背伸びのさせ方

11月27日(土)

来週の日曜日が12月のJLPTです。土曜日は、それを受けようという学生たちに向けての受験講座が開かれています。私もN2クラスの教師に駆り出されました。

このクラスは初級の学生ばかりですが、練習問題で取り組む文法は、私が通常授業で教えている中級クラス並みかそれ以上です。すでに何名か脱落していますが、ここまで食らいついて残っている学生は、みんな授業を受ける態度も真剣です。

一般に、中級や上級で習う文法は、ピンポイントで使うと効果的なものが多く、それゆえ適用範囲が狭いです。そういう用法を、初級の学生にもわかる日本語で説明したり、初級の学生もピンとくるような例文を提示したりというのが、こういう授業の難しさです。抽象概念を扱うときに威力を発揮する文法に初級の語彙を当てはめてみても、学生に覚えてもらいたいような例文はできません。文法には習うべき時期があるのだと痛感させられます。

こういう時には、中級以降でもう一度勉強し直してもらうことを前提に、大胆に割り切って教えます。中級上級を担当する教師としては一言も二言も付け加えたくなる説明でも、心の中で「半年待って」とかってつぶやきながら、それを押し通してしまいます。
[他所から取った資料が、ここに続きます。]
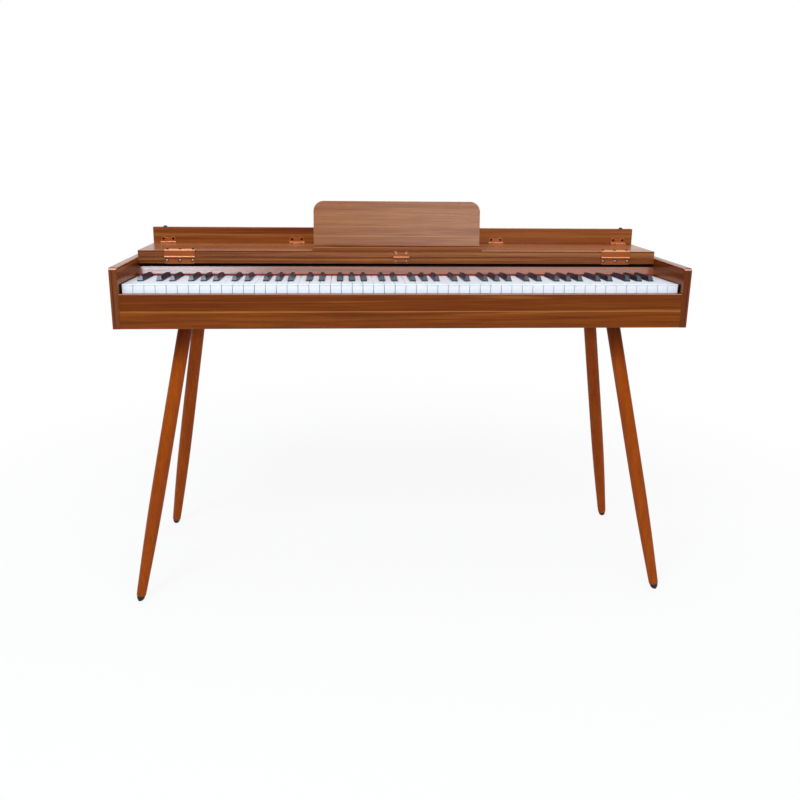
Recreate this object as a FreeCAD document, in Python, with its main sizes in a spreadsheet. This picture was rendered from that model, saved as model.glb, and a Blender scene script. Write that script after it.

国でN1を取ったという新入生が、時々KCPのプレースメントテストで初級に判定されます。クレームをつけて無理やり中級に入り込んでも、結局伸びません。N1やN2の文法は、国の言葉で説明してもらい理解しても、その文法が漂わせているニュアンスまでは嗅ぎ取れません。

さて、このクラスの学生たちは、どこまで理解が進んだでしょう。いくつかあった「ほど」や「によって」の違いがわかったかな。